## Given task:
The listing must be reproduced in full, exactly as it stands.

* begin *

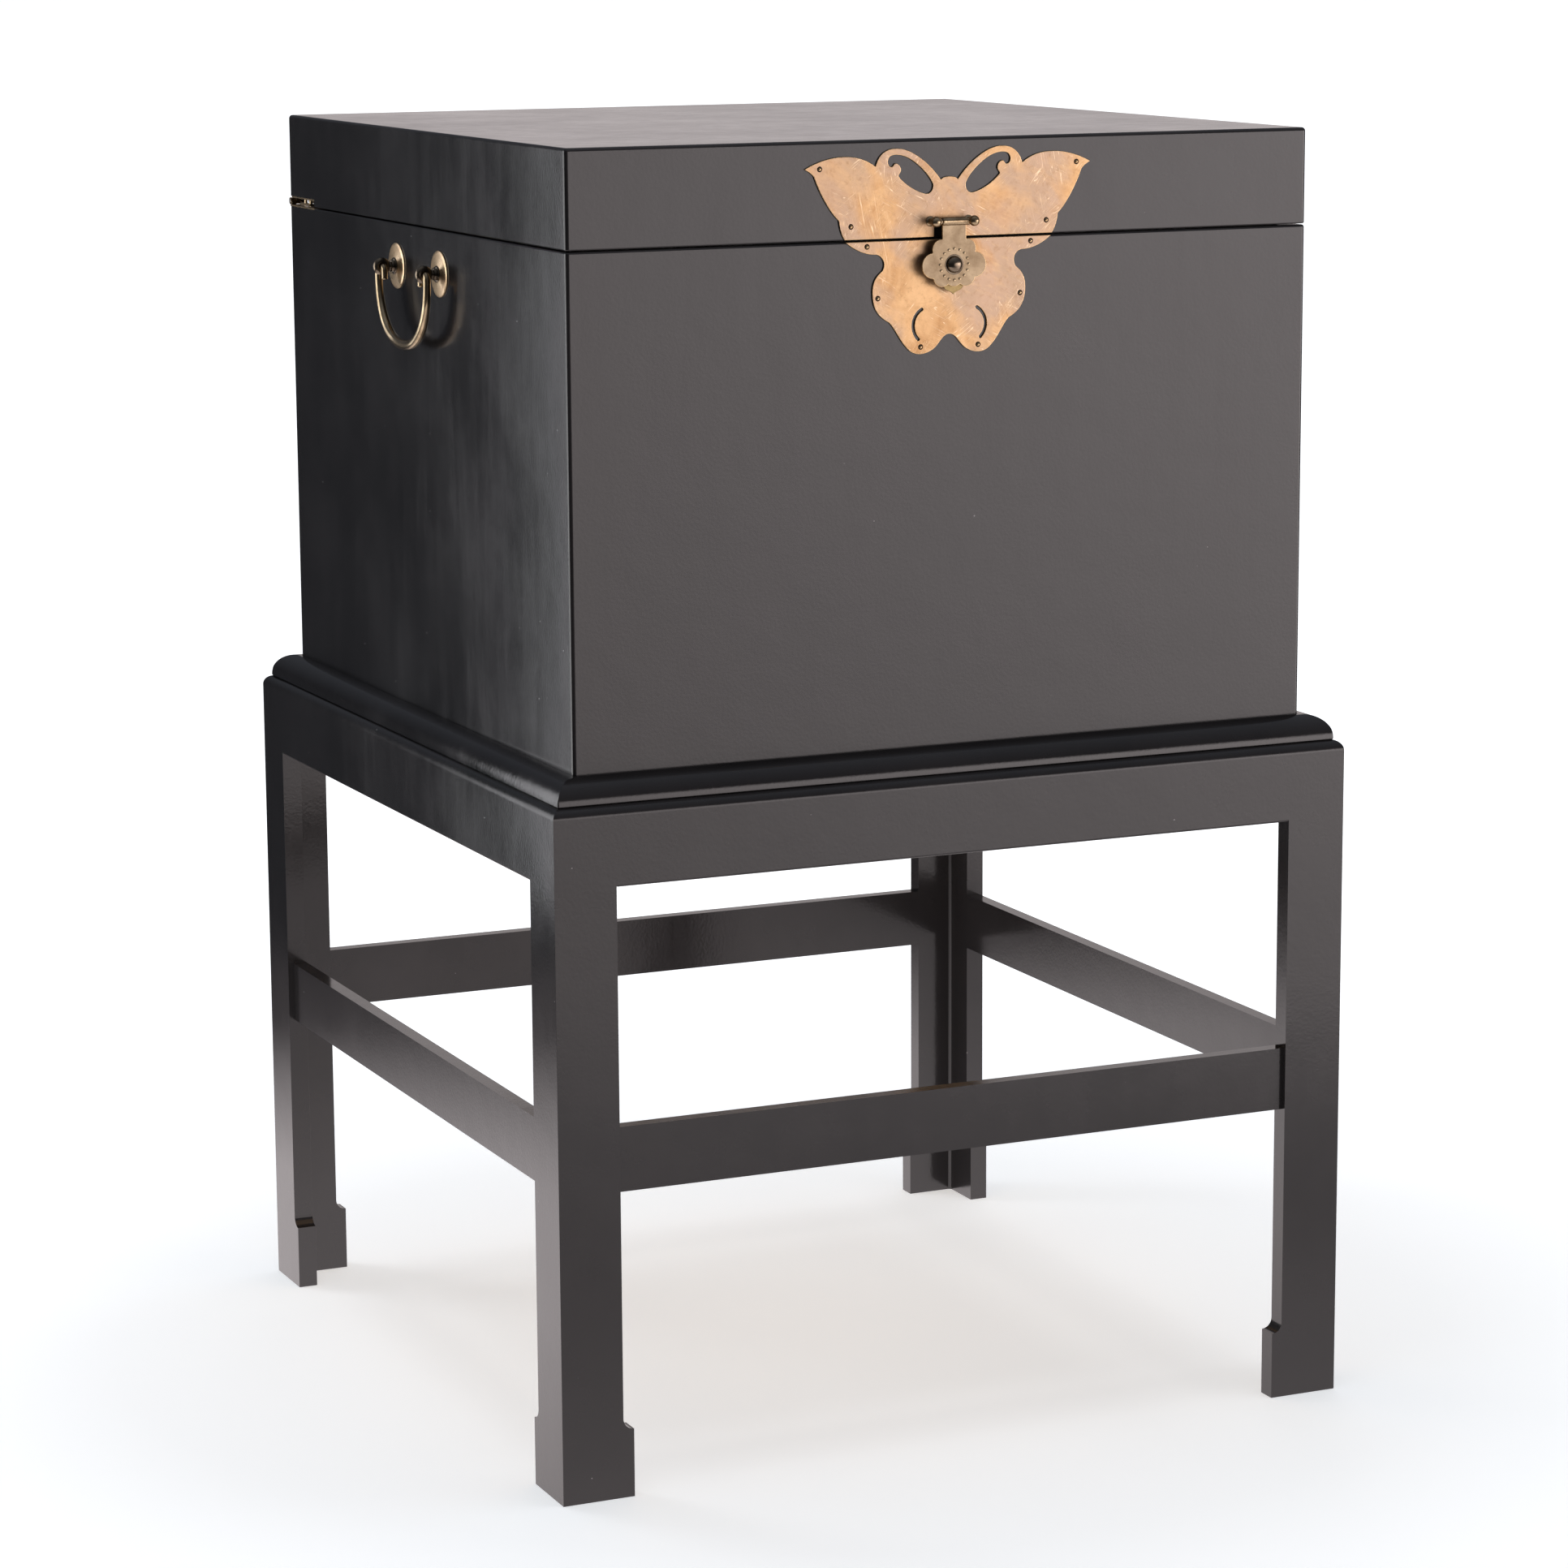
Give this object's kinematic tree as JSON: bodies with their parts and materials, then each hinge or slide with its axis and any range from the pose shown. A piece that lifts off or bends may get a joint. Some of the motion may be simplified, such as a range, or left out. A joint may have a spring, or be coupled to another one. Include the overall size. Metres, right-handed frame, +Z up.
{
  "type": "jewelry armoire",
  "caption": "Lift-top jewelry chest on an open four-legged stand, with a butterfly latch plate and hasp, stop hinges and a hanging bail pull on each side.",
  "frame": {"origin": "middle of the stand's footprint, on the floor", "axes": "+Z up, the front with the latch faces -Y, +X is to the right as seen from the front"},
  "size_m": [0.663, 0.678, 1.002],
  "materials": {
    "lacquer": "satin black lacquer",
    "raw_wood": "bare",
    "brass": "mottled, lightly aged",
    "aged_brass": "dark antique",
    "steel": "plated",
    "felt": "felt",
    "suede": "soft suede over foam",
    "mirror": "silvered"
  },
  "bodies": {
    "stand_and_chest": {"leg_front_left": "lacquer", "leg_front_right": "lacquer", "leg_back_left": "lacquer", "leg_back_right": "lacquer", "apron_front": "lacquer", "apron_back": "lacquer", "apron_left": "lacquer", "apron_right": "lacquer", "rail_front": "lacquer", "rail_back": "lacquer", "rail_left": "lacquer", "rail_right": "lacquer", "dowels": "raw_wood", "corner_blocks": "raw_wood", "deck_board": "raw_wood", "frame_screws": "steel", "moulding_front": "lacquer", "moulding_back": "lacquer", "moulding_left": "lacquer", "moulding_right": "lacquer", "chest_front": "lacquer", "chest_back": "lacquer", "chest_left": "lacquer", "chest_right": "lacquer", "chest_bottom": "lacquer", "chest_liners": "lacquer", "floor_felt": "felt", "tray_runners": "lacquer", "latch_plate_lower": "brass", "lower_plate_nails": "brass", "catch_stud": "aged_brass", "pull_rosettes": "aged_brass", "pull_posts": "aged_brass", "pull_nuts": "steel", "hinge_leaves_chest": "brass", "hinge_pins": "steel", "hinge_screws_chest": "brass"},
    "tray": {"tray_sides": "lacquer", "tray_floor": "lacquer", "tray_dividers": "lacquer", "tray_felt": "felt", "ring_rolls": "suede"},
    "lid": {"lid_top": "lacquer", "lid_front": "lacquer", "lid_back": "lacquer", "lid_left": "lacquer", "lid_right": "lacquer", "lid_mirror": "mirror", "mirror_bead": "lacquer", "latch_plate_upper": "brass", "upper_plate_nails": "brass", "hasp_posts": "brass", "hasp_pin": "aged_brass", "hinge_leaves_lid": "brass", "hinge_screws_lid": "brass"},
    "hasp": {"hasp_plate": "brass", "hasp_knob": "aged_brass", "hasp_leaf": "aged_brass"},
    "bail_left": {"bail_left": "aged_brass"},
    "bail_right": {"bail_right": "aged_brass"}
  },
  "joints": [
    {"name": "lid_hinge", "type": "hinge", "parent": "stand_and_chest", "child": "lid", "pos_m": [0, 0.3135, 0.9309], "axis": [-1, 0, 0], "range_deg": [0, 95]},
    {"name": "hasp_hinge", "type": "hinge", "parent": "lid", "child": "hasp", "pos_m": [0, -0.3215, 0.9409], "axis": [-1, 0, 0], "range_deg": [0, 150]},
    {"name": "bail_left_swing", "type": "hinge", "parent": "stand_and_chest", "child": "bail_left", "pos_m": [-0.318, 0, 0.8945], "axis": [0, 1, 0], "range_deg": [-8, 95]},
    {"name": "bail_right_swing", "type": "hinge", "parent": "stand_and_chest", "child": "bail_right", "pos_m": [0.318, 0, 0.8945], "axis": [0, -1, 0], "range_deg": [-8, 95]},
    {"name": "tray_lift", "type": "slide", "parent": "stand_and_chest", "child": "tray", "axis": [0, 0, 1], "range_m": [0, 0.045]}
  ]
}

* end *

## The reply:
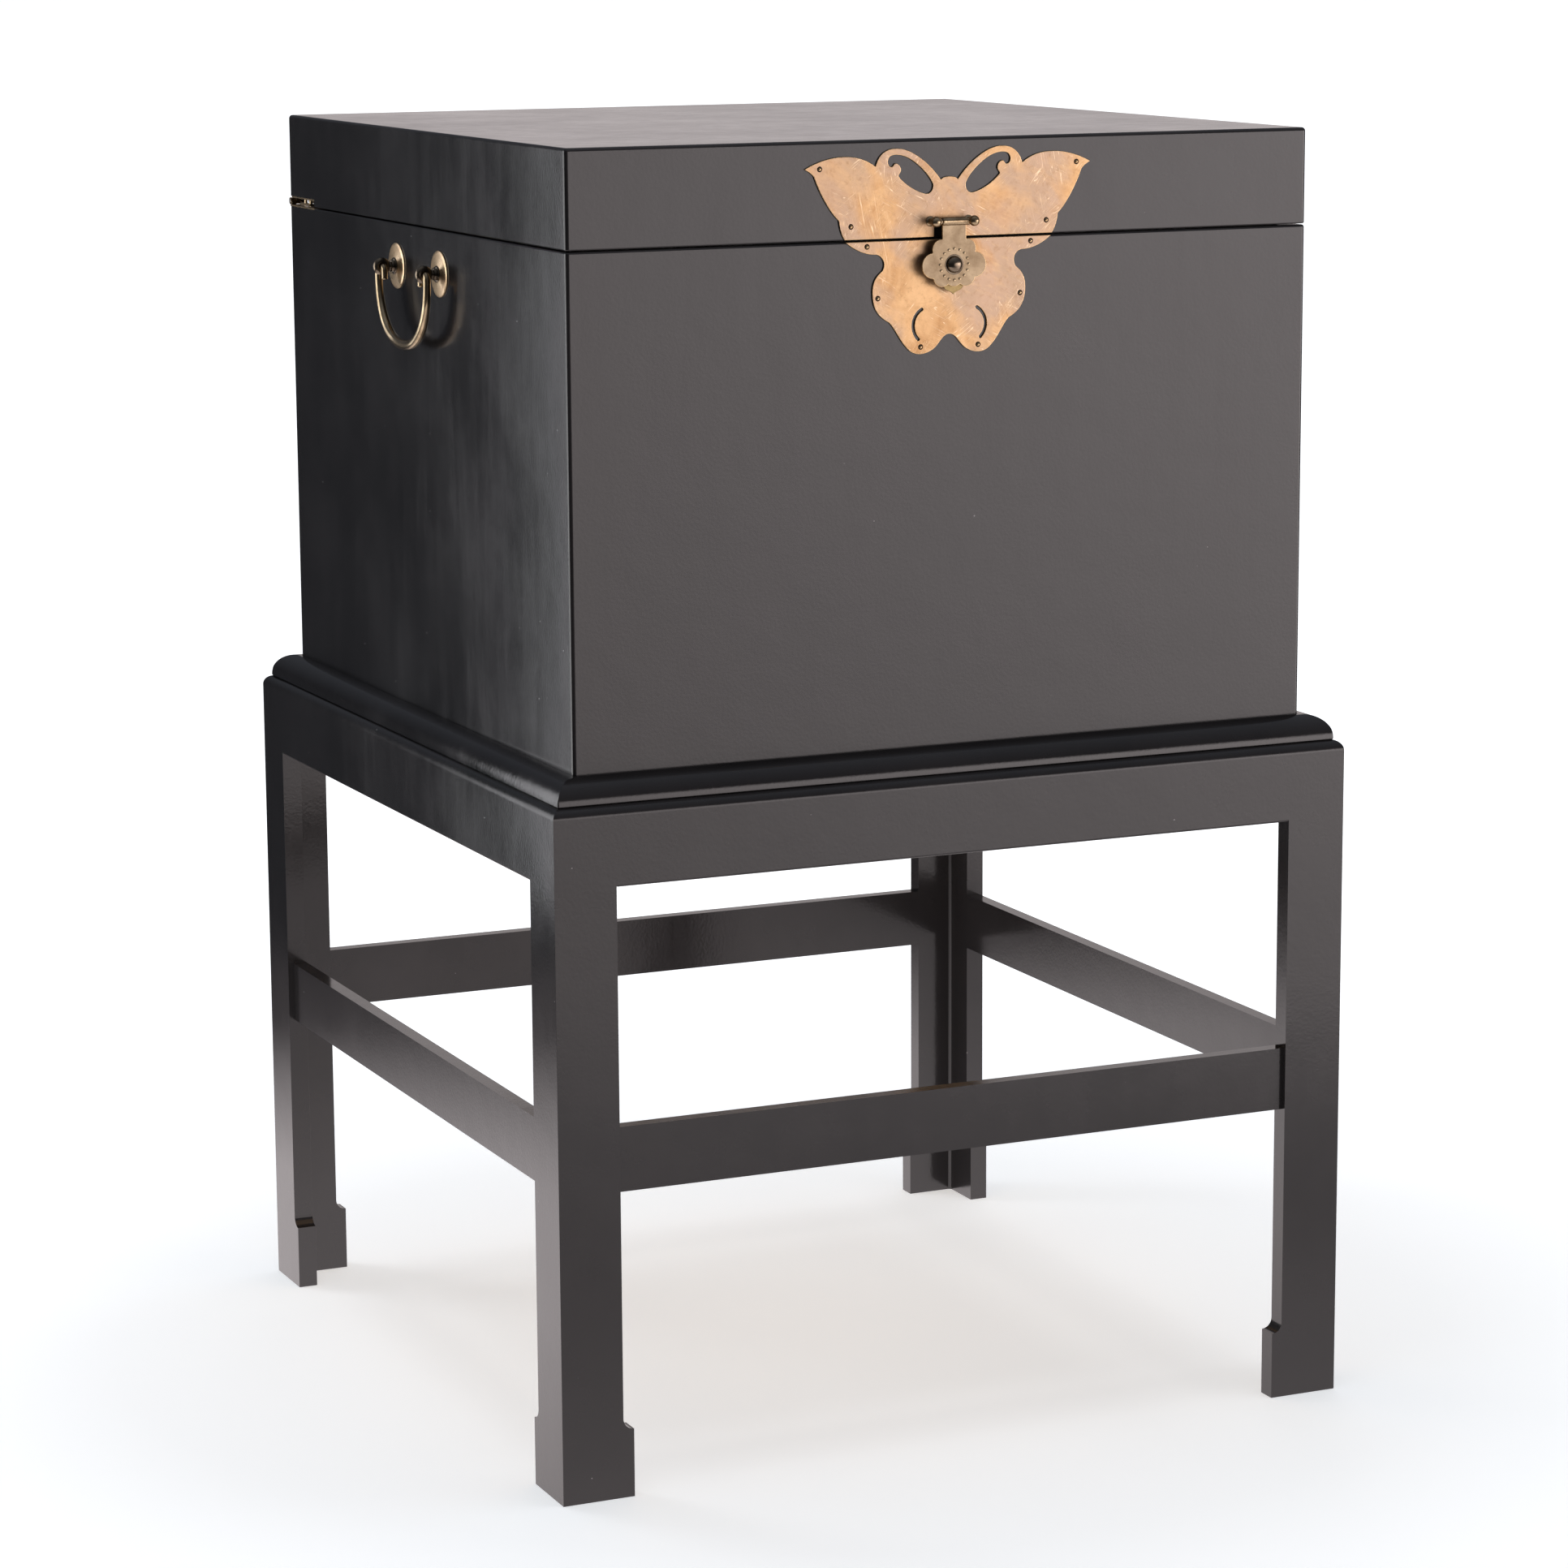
Give this object's kinematic tree as JSON: bodies with their parts and materials, then each hinge or slide with its axis and any range from the pose shown. A piece that lifts off or bends may get a joint. Some of the motion may be simplified, such as a range, or left out. A joint may have a spring, or be coupled to another one. Include the overall size. Metres, right-handed frame, +Z up.
{
  "type": "jewelry armoire",
  "caption": "Lift-top jewelry chest on an open four-legged stand, with a butterfly latch plate and hasp, stop hinges and a hanging bail pull on each side.",
  "frame": {"origin": "middle of the stand's footprint, on the floor", "axes": "+Z up, the front with the latch faces -Y, +X is to the right as seen from the front"},
  "size_m": [0.663, 0.678, 1.002],
  "materials": {
    "lacquer": "satin black lacquer",
    "raw_wood": "bare",
    "brass": "mottled, lightly aged",
    "aged_brass": "dark antique",
    "steel": "plated",
    "felt": "felt",
    "suede": "soft suede over foam",
    "mirror": "silvered"
  },
  "bodies": {
    "stand_and_chest": {"leg_front_left": "lacquer", "leg_front_right": "lacquer", "leg_back_left": "lacquer", "leg_back_right": "lacquer", "apron_front": "lacquer", "apron_back": "lacquer", "apron_left": "lacquer", "apron_right": "lacquer", "rail_front": "lacquer", "rail_back": "lacquer", "rail_left": "lacquer", "rail_right": "lacquer", "dowels": "raw_wood", "corner_blocks": "raw_wood", "deck_board": "raw_wood", "frame_screws": "steel", "moulding_front": "lacquer", "moulding_back": "lacquer", "moulding_left": "lacquer", "moulding_right": "lacquer", "chest_front": "lacquer", "chest_back": "lacquer", "chest_left": "lacquer", "chest_right": "lacquer", "chest_bottom": "lacquer", "chest_liners": "lacquer", "floor_felt": "felt", "tray_runners": "lacquer", "latch_plate_lower": "brass", "lower_plate_nails": "brass", "catch_stud": "aged_brass", "pull_rosettes": "aged_brass", "pull_posts": "aged_brass", "pull_nuts": "steel", "hinge_leaves_chest": "brass", "hinge_pins": "steel", "hinge_screws_chest": "brass"},
    "tray": {"tray_sides": "lacquer", "tray_floor": "lacquer", "tray_dividers": "lacquer", "tray_felt": "felt", "ring_rolls": "suede"},
    "lid": {"lid_top": "lacquer", "lid_front": "lacquer", "lid_back": "lacquer", "lid_left": "lacquer", "lid_right": "lacquer", "lid_mirror": "mirror", "mirror_bead": "lacquer", "latch_plate_upper": "brass", "upper_plate_nails": "brass", "hasp_posts": "brass", "hasp_pin": "aged_brass", "hinge_leaves_lid": "brass", "hinge_screws_lid": "brass"},
    "hasp": {"hasp_plate": "brass", "hasp_knob": "aged_brass", "hasp_leaf": "aged_brass"},
    "bail_left": {"bail_left": "aged_brass"},
    "bail_right": {"bail_right": "aged_brass"}
  },
  "joints": [
    {"name": "lid_hinge", "type": "hinge", "parent": "stand_and_chest", "child": "lid", "pos_m": [0, 0.3135, 0.9309], "axis": [-1, 0, 0], "range_deg": [0, 95]},
    {"name": "hasp_hinge", "type": "hinge", "parent": "lid", "child": "hasp", "pos_m": [0, -0.3215, 0.9409], "axis": [-1, 0, 0], "range_deg": [0, 150]},
    {"name": "bail_left_swing", "type": "hinge", "parent": "stand_and_chest", "child": "bail_left", "pos_m": [-0.318, 0, 0.8945], "axis": [0, 1, 0], "range_deg": [-8, 95]},
    {"name": "bail_right_swing", "type": "hinge", "parent": "stand_and_chest", "child": "bail_right", "pos_m": [0.318, 0, 0.8945], "axis": [0, -1, 0], "range_deg": [-8, 95]},
    {"name": "tray_lift", "type": "slide", "parent": "stand_and_chest", "child": "tray", "axis": [0, 0, 1], "range_m": [0, 0.045]}
  ]
}